What makes a quote meaningful?
It’s not uncommon to have a favourite quote, a paragraph or maybe just a sentence which resonates with you, which feels, in some strange way, like it’s yours – like it was written for you alone.
There have been a number of quotes that have had a profound impact on me over the years. While many of them are treasured words from beloved novels and films, or statements once declared by historical icons, the quotes which have stayed me with the longest are simpler than that. They are symbolic instruction manuals; guideposts that I refer to from time to time to ground myself and bring clarity to a moment or experience.

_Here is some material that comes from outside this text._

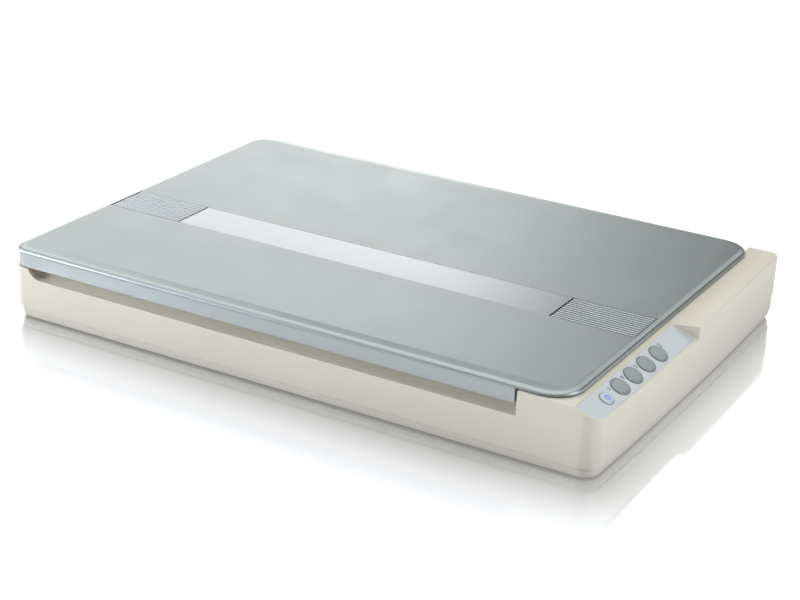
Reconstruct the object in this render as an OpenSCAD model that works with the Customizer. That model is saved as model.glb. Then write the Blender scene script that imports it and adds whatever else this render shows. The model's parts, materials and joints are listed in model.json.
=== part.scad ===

As an example, for years, I’d often return to a quote from Elizabeth Taylor which I think I probably saw on Tumblr. “Pour yourself a drink,” she says, “put on some lipstick and pull yourself together.” For some reason, whenever I was feeling anxious, or had to do a shift at work that I really didn’t want to do, I’d think of it, and suddenly feel at least a bit better. It’s not like I’d even do any of the things she’s speaking of; I don’t really wear lipstick, and I certainly wasn’t going to have a drink at 8:30am before work. It’s more the no-fuss simplicity of the message: whatever it is you need to do, just go out and get it done. Even now, it helps.
Then there are the longform quotes, the complex paragraphs of wisdom which you might read in passing, only to find that the words just about know you over. For me, this exists in a quote by Boris Pasternak which I read in a book or a magazine when I was about sixteen. I remember circling the quote with a messy sharpie, taking a photo, and uploading it to Instagram in the early, pre-influencer days of that platform, when it was more a personal diary of pictures. It reads as follows: “The great majority of us are required to live a life of constant, systematic duplicity. Your health is bound to be affected if, day after day, you say the opposite of what you feel, if you grovel before what you dislike and rejoice at what brings you nothing but misfortune. Our nervous system isn’t just a fiction, it’s a part of our physical body and our soul exists in space and is inside us, like the teeth in our mouth. It can’t be forever violated with impunity.”
I’m not sure what about the twentieth century Russian poet’s words struck me so significantly as a teenager. Then again, years later, I read those words and still feel a lingering astoundment at their accuracy, still perceive them as a method for living a balanced and full existence.
Truthfully, there is no right answer. We all see and feel words differently. As Pasternak wrote, “our soul exists in a space and is inside us” – it’s a part of our physicality, something capable of perception. Perhaps, then, any emotional response to a particular quote that we experience is really the soul leaping out from within, unable to be restrained at the sight of something which resonates so truly, which cuts right through to the core. Then again, maybe we just like how the words sound.